Затем воеводы Второго ополчения во главе с князем Черкасским собрались в Кашине, откуда двинулись под Углич. Переход четырех казацких атаманов на сторону земских воевод решил дело: казаки были разбиты.
В мае жители Переславля-Залесского обратились к руководителям ополчения с просьбой защитить их от притеснений Заруцкого. Посланный из Ярославля Иван Федорович Наумов прогнал оттуда казаков и укрепился в этом весьма важном для ополчения городе, который не миновать на пути из Ярославля в Москву.
Пожарский рассылал воинов в разные стороны — в Тверь, Владимир, Ростов, Касимов. Они взяли под контроль дороги, связывавшие Ярославль с севером. Поморье и северные города стали базой снабжения Второго ополчения.
К концу весны, когда дороги стали проезжими, земские ратные люди начали готовиться к долгожданному походу на Москву. Но возникли обстоятельства непреодолимой силы, ставшие хорошо нам известными в 2020 году, — в Ярославле началась «моровая язва». Скученность ратных людей способствовала быстрому распространению эпидемии. С середины мая умерших уже не успевали хоронить. Многие дворяне поспешили уехать в свои поместья. Пожарский предложил духовным чинам провести крестный ход, и утром 24 мая князь во главе процессии прошел от главного собора к предместьям и обошел городские стены. Эпидемия вскоре затихла.
Дипломатия Нижегородского ополчения
Руководство Нижегородского ополчения, претендуя де-факто на роль правительства России, должно было решать весь комплекс сложнейших политических и дипломатических задач общегосударственного масштаба.

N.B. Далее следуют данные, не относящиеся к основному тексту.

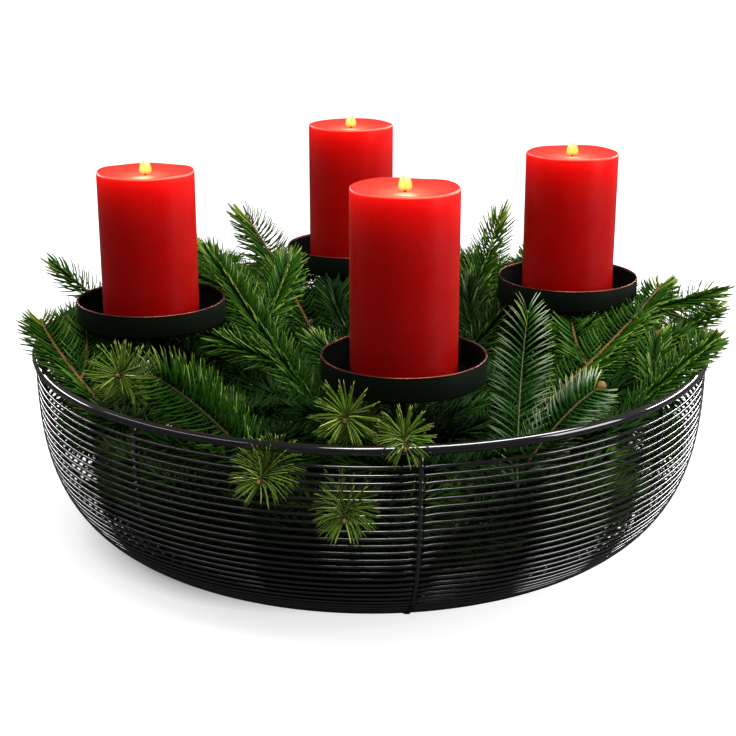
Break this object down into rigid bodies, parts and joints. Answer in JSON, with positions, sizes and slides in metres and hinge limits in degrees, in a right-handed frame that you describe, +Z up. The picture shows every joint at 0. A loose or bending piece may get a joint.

Прежде всего, вопрос царского избрания. «Совет земли» приступил к практической подготовке этого ответственного дела. При этом он заранее несильно ограничивал круг претендентов (самозванцы не в счет). Если Ляпунов, скажем, обличал участников Семибоярщины как предателей и предлагал отбирать у них земли, то ярославский Совет возлагал ответственность за погибель государства на изменника Михаила Салтыкова и ни словом не поминал о вине наиболее родовитых бояр. Они словно бы и не сидели с поляками в Кремле, и не сражались против земского ополчения. Их не предполагалось отстранять от дела царского избрания. Особенно активно такую позицию отстаивал Иван Шереметев.
Но как только «Совет земли» приступил к определению претендентов на царство, выяснился их явный дефицит. Василий Голицын и Филарет Романов находились в польском плену. Родня Филарета — князья Иван Черкасский и Троекуров, Борис Салтыков, дворяне Погожие и Михалковы, которые находились в Ярославле, уже настраивали Совет в пользу избрания Михаила Романова. Но тот был в Кремле вместе с Семибоярщиной, присягнувшей Владиславу.

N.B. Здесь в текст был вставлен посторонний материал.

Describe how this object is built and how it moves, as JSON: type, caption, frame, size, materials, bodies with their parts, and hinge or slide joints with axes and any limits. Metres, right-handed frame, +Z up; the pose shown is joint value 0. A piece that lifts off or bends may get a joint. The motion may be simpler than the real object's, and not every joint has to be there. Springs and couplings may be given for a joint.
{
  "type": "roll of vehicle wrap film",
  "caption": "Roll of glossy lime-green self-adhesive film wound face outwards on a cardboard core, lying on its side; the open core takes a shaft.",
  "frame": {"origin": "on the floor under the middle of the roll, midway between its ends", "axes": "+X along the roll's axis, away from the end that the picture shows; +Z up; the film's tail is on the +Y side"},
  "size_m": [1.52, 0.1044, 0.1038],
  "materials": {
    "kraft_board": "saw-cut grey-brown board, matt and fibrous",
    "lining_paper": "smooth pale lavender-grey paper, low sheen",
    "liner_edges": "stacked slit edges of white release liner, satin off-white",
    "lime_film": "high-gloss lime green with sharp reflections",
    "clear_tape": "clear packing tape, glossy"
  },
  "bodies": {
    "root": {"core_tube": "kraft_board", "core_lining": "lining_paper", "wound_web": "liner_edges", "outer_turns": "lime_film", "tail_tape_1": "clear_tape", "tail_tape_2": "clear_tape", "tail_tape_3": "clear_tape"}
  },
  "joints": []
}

А было еще подмосковное правительство Трубецкого — Заруцкого, имевшее собственную позицию, которая, правда, не раз менялась.
Присяга подмосковных таборов Лжедмитрию III в чем-то была даже на руку нижегородской рати и властям ополчения. Если раньше необходимо было в полной мере считаться с подмосковными воеводами как с правителями страны, избранными «всею землею», то теперь они становились враждебными земщине сторонниками нового ложного царя. Как вы заметили, в грамотах Второго ополчения из Ярославля уже рассказывали ранее замалчивавшуюся историю Ляпунова, причем прямо обвиняли Заруцкого в убийстве, а также открыто обличали казаков в «грабежах и убийствах». Для Минина и Пожарского подмосковные воеводы были теперь не столько возможными союзниками в борьбе с иноземцами, сколько врагами, причем в тот момент даже более опасными, чем поляки. Кроме того, в Ярославле знали, как те смотрят на Второе ополчение. В лучшем случае, замечал Володихин, «Трубецкой с Заруцким видят в нижегородских ополченцах еще один отряд, который можно бросить на штурм, скажем, Китай-города или Кремля».
Однако даже весной 1612 года руководители Второго ополчения не исключали возможность соединения с подмосковной ратью, правда, при непременном условии ее отказа от «Сидорки» и «воровства». Тем более что у подмосковных воевод, и прежде всего у князя Трубецкого, были влиятельные сторонники. Такие, например, как авторитетнейший духовный центр страны — Троице-Сергиева лавра. «И именно кн. Д. Т. Трубецкой, а не кн. Д. М. Пожарский был, с точки зрения монастырских властей, главным лидером земских сил на тот момент, — замечали Морохин и Кузнецов. — Ведь для властей аристократического монастыря стольник Пожарский не мог не только оказаться выше, но и сравниться с боярином Трубецким из рода Гедиминовичей, второго по значимости на Руси после Рюриковичей».